Quiz 2: If ZeRO-3 partitions the parameters, how does a GPU compute the forward pass for a specific transformer layer if it only holds a fraction of that layer’s weights? ZeRO-3 uses a Just-In-Time (JIT) parameter reconstruction mechanism. Right before a layer is executed, the framework triggers an All-Gather operation to pull the missing weight shards from all other GPUs. Once the layer’s forward (or backward) computation is complete, the reconstructed weights are immediately deleted from the GPU’s memory to free up space.

Quiz 3: You are training a 10B parameter model using ZeRO-Offload. You notice that GPU utilization (MFU) has dropped significantly, and the GPU is frequently idle. What is the most likely system bottleneck? The PCIe bandwidth or the CPU compute speed. ZeRO-Offload moves the optimizer step to the CPU. If the CPU is too slow at computing the Adam updates, or if the PCIe bus is too slow to transfer the updated weights back to the GPU in time for the next forward pass, the GPU will stall and wait for the CPU, drastically lowering utilization.

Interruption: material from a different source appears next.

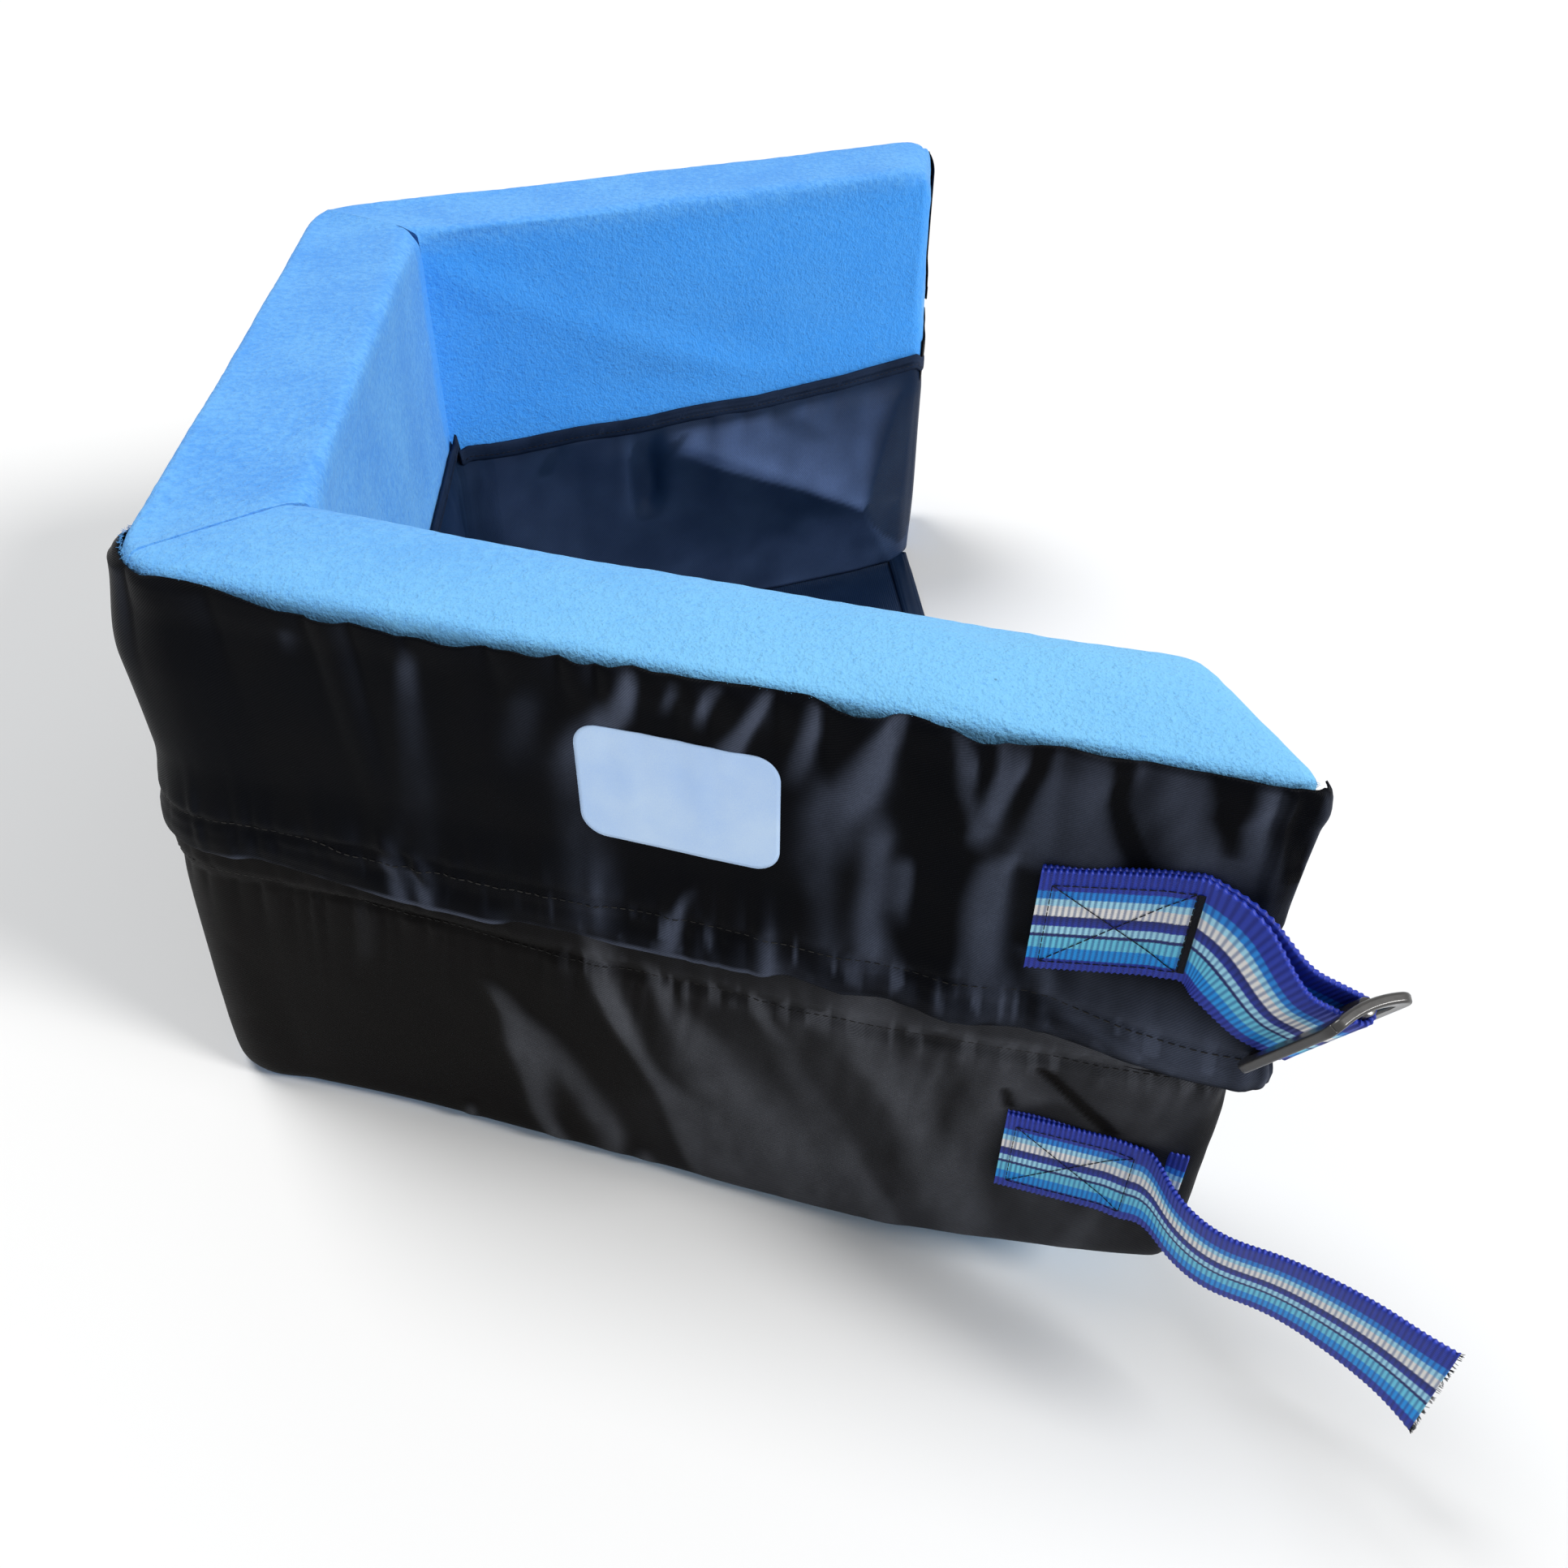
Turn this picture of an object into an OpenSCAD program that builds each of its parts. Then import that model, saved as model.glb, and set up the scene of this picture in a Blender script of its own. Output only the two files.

Quiz 4: In mixed precision training (FP16/FP32), why do the optimizer states consume significantly more memory than the model parameters themselves? The parameters are stored in 16-bit floating point (FP16/BF16), taking 2 bytes per parameter. However, optimizers like Adam require high precision to prevent numerical underflow during small gradient updates. Therefore, Adam maintains an FP32 (4 bytes) copy of the master weights, an FP32 momentum tensor, and an FP32 variance tensor. This totals 12 bytes per parameter, which is 6x larger than the original FP16 weights.


References

  1. Rajbhandari, S., et al. (2020). ZeRO: Memory Optimizations Toward Training Trillion Parameter Models. SC20. arXiv:1910.02054.
  2. Ren, J., et al. (2021). ZeRO-Offload: Democratizing Billion-Scale Model Training. USENIX ATC. arXiv:2101.06840.
  3. Rajbhandari, S., et al. (2021). ZeRO-Infinity: Breaking the GPU Memory Wall for Extreme Scale Deep Learning. SC21. arXiv:2104.07857.